BIENFAITEUR & BIENFAITRICE, en Droit, se dit de ceux qui ont fondé ou doté une église, soit paroissiale ou conventuelle. Voyez Fondateur & Patron. (H)

BIENHEUREUX, ce terme a diverses acceptions. En Théologie, il signifie ceux à qui une vie pure & exempte de toutes souillures, ouvre le royaume des cieux. Qui pourroit peindre l’étonnement de l’ame, lorsque la mort venant à déchirer tout-à-coup le voile qui l’environne dans un corps mortel, & à rompre tous les liens qui l’y attachent, elle est admise à la vision claire & intuitive de la divinité ! là se dévoilent à ses yeux les profondeurs incompréhensibles de l’Etre divin, la grandeur ineffable de son unité, & les richesses infinies de son essence : là disparoissent les contradictions apparentes des mysteres, dont la hauteur étonne notre raison, & qui sont enveloppés & comme scellés pour nous dans les Ecritures : là s’allume dans l’ame cet amour immense, qui ne s’éteindra jamais, parce que l’amour divin sera son aliment éternel. V. Paradis, Vision intuitive.

Le terme de bienheureux est aussi pris pour ceux à qui l’Église décerne dans ses temples un culte, subordonné néanmoins à celui qu’elle rend à ceux qu’elle a canonisés. La béatification est un degré pour arriver à la canonisation. Voyez ces articles.

Bienheureux se dit, en Morale, de ceux qui coulent dans une heureuse tranquillité des jours purs & exempts de nuages & de tempêtes, voyez Bonheur ; ou plûtôt bienheureux s’applique à des événemens particuliers ; heureux à tout le système de la vie. On est bienheureux d’avoir échappé à tel danger ; on est heureux de se bien porter. (X)
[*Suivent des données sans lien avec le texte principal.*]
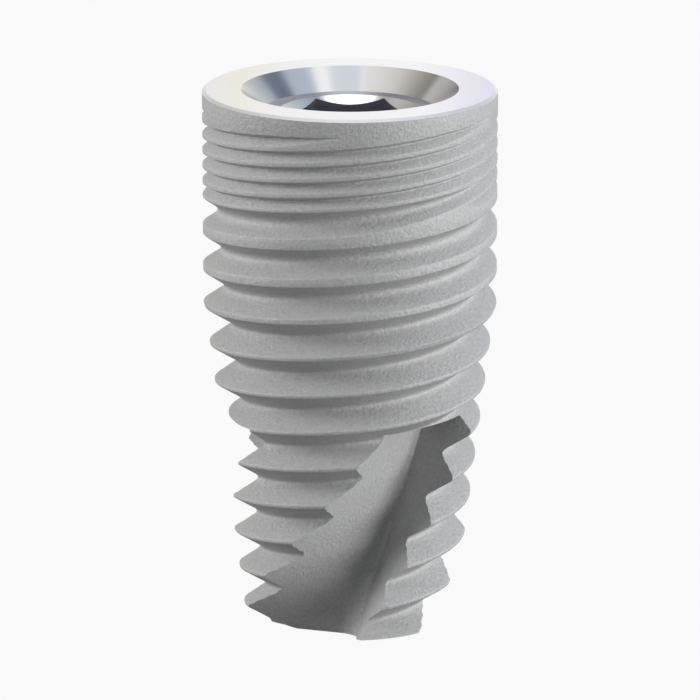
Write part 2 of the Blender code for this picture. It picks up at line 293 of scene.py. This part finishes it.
def turned(name, outline, steps):
    """Lathe a cutter: a disc at the first (radius, depth), extruded from ring to ring."""
    first_radius, first_depth = outline[0]
    deselect()
    bpy.ops.mesh.primitive_circle_add(vertices=steps, radius=first_radius, fill_type="NGON",
                                      location=(0.0, 0.0, IMPLANT_LENGTH - first_depth))
    piece = settle(name)
    bpy.ops.object.mode_set(mode="EDIT")
    bpy.ops.mesh.select_all(action="SELECT")
    for (radius, depth), (next_radius, next_depth) in zip(outline, outline[1:]):
        drop = (0.0, 0.0, depth - next_depth)
        bpy.ops.mesh.extrude_region_move(TRANSFORM_OT_translate={"value": drop})
        ratio = next_radius / radius
        bpy.ops.transform.resize(value=(ratio, ratio, 1.0),
                                 center_override=(0.0, 0.0, IMPLANT_LENGTH - next_depth))
    bpy.ops.mesh.select_all(action="SELECT")
    bpy.ops.mesh.remove_doubles(threshold=MERGE_DISTANCE)
    bpy.ops.mesh.normals_make_consistent(inside=False)
    bpy.ops.object.mode_set(mode="OBJECT")
    return piece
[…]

* BIENSEANCE, s. f. en Morale. La bienséance en général consiste dans la conformité d’une action avec le tems, les lieux, & les personnes. C’est l’usage qui rend sensible à cette conformité. Manquer à la bienséance, expose toûjours au ridicule, & marque quelquefois un vice. La crainte de la gêne fait souvent oublier les bienséances. Bienséance ne se prend pas seulement dans un sens moral : on dit encore dans un sens physique, cette piece de terre est à ma bienséance, quand son acquisition arrondit un domaine, embellit un jardin, &c. Malheur à un petit souverain dont les états sont à la bienséance d’un prince plus puissant.

Bienseance, s. m. terme d’Architecture. On se sert

de ce nom d’après Vitruve, pour exprimer l’aspect

d’un édifice dont la décoration est approuvée, & l’ordonnance fondée sur quelque autorité : c’est ce que nous appellons convenance. V. Convenance. Voyez aussi Aspect. (P)

BIENTENANT, terme de Palais, synonyme à possesseur ou détenteur. Voyez l’un & l’autre. (H)

BIENVEILLANCE, s. f. (Morale.) La bienveillance est un sentiment que Dieu imprime dans tous les cœurs, par lequel nous sommes portés à nous vouloir du bien les uns aux autres. La societé lui doit ses liens les plus doux & les plus forts. Le principal moyen dont s’est servi l’auteur de la nature pour établir & conserver la societé du genre humain, a été de rendre communs entre les hommes leurs biens & leurs maux, toutes les fois que leur intérêt particulier n’y met point obstacle. Il est des hommes en qui l’intérêt, l’ambition, l’orgueil empêchent qu’il ne s’éleve de ces mouvemens de bienveillance. Mais il n’en est point qui n’en portent dans le cœur les semences prêtes à éclorre en faveur de l’humanité & de la vertu, dès qu’un sentiment supérieur n’y fait point d’obstacle. Et s’il étoit quelque homme qui n’eût point reçû de la nature ces précieux germes de la vertu, ce seroit un défaut de conformation semblable à celui qui rend certaines oreilles insensibles au plaisir de la musique. Pourquoi ces pleurs que nous versons sur des héros malheureux ? avec quelle joie les arracherions-nous à l’infortune qui les poursuit ! leur sommes-nous donc attachés par les liens du sang ou de l’amitié ? Non certainement : mais ce sont des hommes & des hommes vertueux. Il n’en faut pas davantage pour que ce germe de bienveillance que nous portons en nous-mêmes, se développe en leur faveur. (X)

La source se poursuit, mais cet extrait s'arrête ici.